• WHAT IS ASKED:
Locate the line that contains "Write part 3" and the line that contains "return params[used], tris.reshape(-1, 3)". Copy both of them exactly, together with every line between them, and no others.

• EXERCISE INPUT:
________

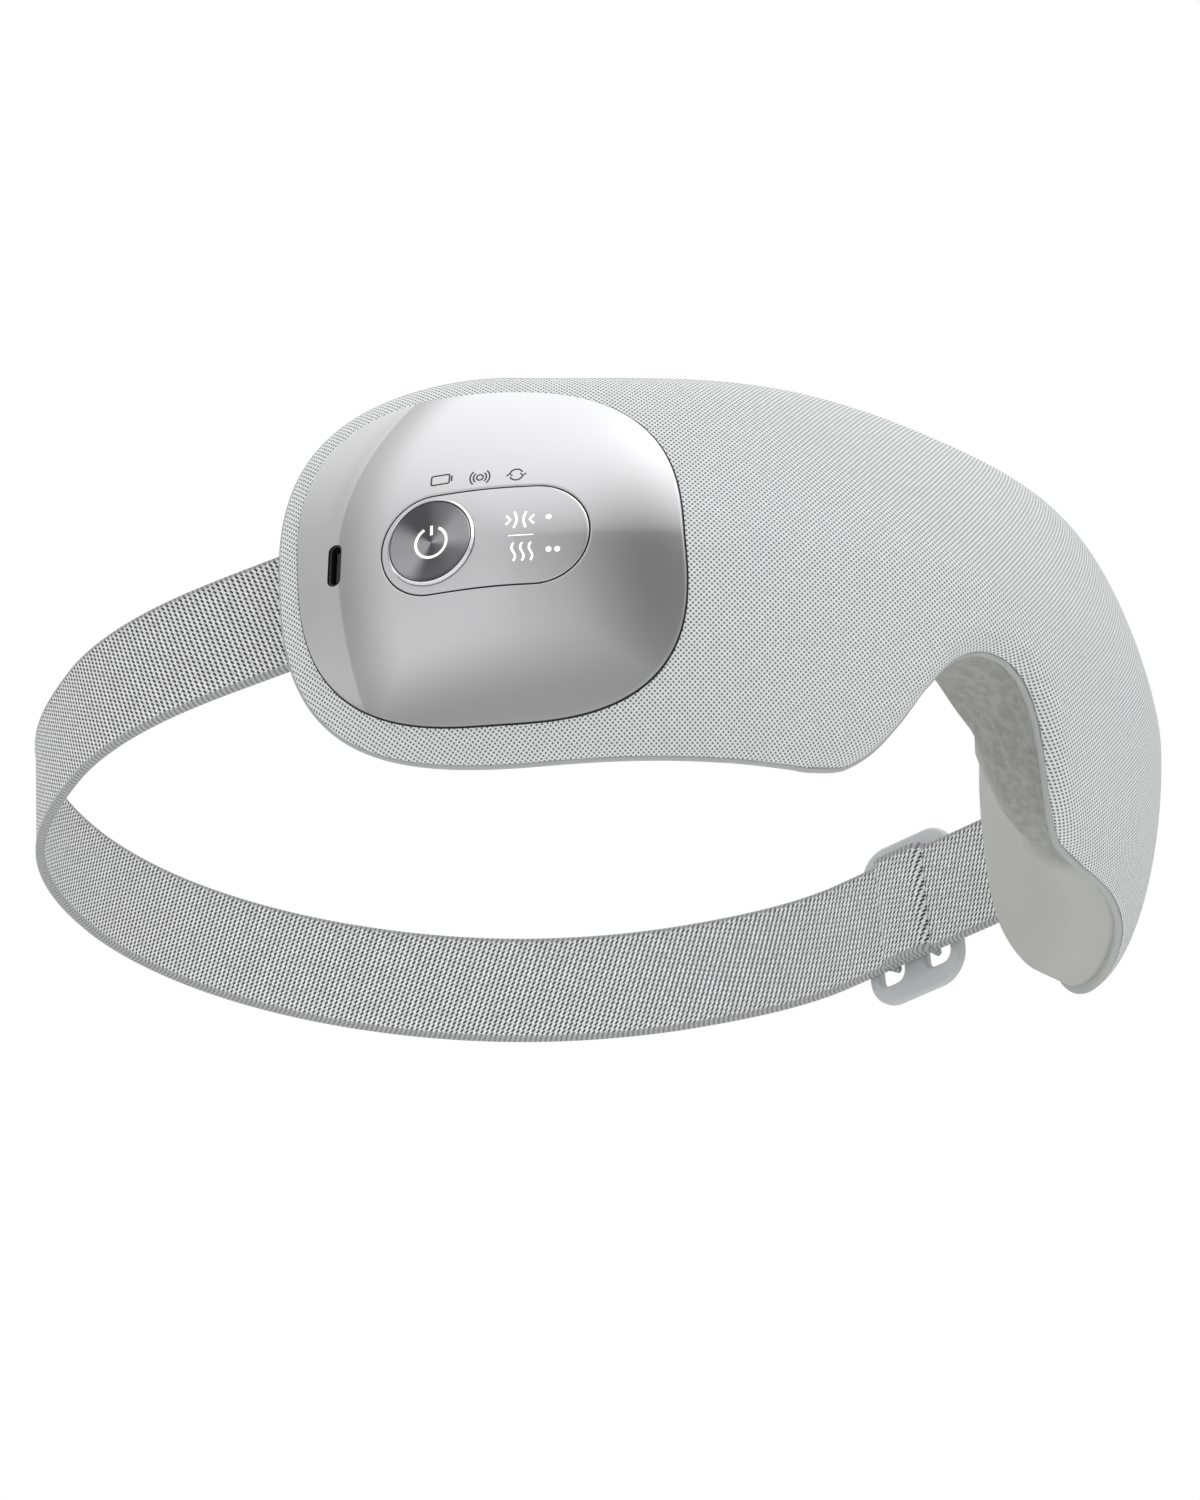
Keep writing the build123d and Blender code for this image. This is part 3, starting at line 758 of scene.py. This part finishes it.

________

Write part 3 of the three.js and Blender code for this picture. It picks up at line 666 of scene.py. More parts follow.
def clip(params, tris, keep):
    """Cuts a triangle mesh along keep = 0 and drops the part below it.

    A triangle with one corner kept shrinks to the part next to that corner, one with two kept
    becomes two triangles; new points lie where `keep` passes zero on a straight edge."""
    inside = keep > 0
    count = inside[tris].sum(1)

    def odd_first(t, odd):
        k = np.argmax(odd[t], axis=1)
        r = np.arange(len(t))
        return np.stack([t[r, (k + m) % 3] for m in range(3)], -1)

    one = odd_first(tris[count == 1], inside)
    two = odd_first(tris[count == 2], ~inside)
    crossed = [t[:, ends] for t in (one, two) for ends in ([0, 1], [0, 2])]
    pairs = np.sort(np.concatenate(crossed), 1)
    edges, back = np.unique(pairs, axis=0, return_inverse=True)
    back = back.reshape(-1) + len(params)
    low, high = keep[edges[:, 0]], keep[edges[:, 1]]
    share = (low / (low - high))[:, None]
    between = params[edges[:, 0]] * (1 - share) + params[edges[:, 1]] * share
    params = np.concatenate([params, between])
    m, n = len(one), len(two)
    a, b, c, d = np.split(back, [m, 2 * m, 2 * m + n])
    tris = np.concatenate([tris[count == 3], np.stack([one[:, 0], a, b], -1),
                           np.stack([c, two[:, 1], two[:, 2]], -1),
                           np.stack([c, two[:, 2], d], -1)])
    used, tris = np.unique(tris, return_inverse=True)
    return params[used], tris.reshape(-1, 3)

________

• REPLY TO THE EXERCISE:
Write part 3 of the three.js and Blender code for this picture. It picks up at line 666 of scene.py. More parts follow.
def clip(params, tris, keep):
    """Cuts a triangle mesh along keep = 0 and drops the part below it.

    A triangle with one corner kept shrinks to the part next to that corner, one with two kept
    becomes two triangles; new points lie where `keep` passes zero on a straight edge."""
    inside = keep > 0
    count = inside[tris].sum(1)

    def odd_first(t, odd):
        k = np.argmax(odd[t], axis=1)
        r = np.arange(len(t))
        return np.stack([t[r, (k + m) % 3] for m in range(3)], -1)

    one = odd_first(tris[count == 1], inside)
    two = odd_first(tris[count == 2], ~inside)
    crossed = [t[:, ends] for t in (one, two) for ends in ([0, 1], [0, 2])]
    pairs = np.sort(np.concatenate(crossed), 1)
    edges, back = np.unique(pairs, axis=0, return_inverse=True)
    back = back.reshape(-1) + len(params)
    low, high = keep[edges[:, 0]], keep[edges[:, 1]]
    share = (low / (low - high))[:, None]
    between = params[edges[:, 0]] * (1 - share) + params[edges[:, 1]] * share
    params = np.concatenate([params, between])
    m, n = len(one), len(two)
    a, b, c, d = np.split(back, [m, 2 * m, 2 * m + n])
    tris = np.concatenate([tris[count == 3], np.stack([one[:, 0], a, b], -1),
                           np.stack([c, two[:, 1], two[:, 2]], -1),
                           np.stack([c, two[:, 2], d], -1)])
    used, tris = np.unique(tris, return_inverse=True)
    return params[used], tris.reshape(-1, 3)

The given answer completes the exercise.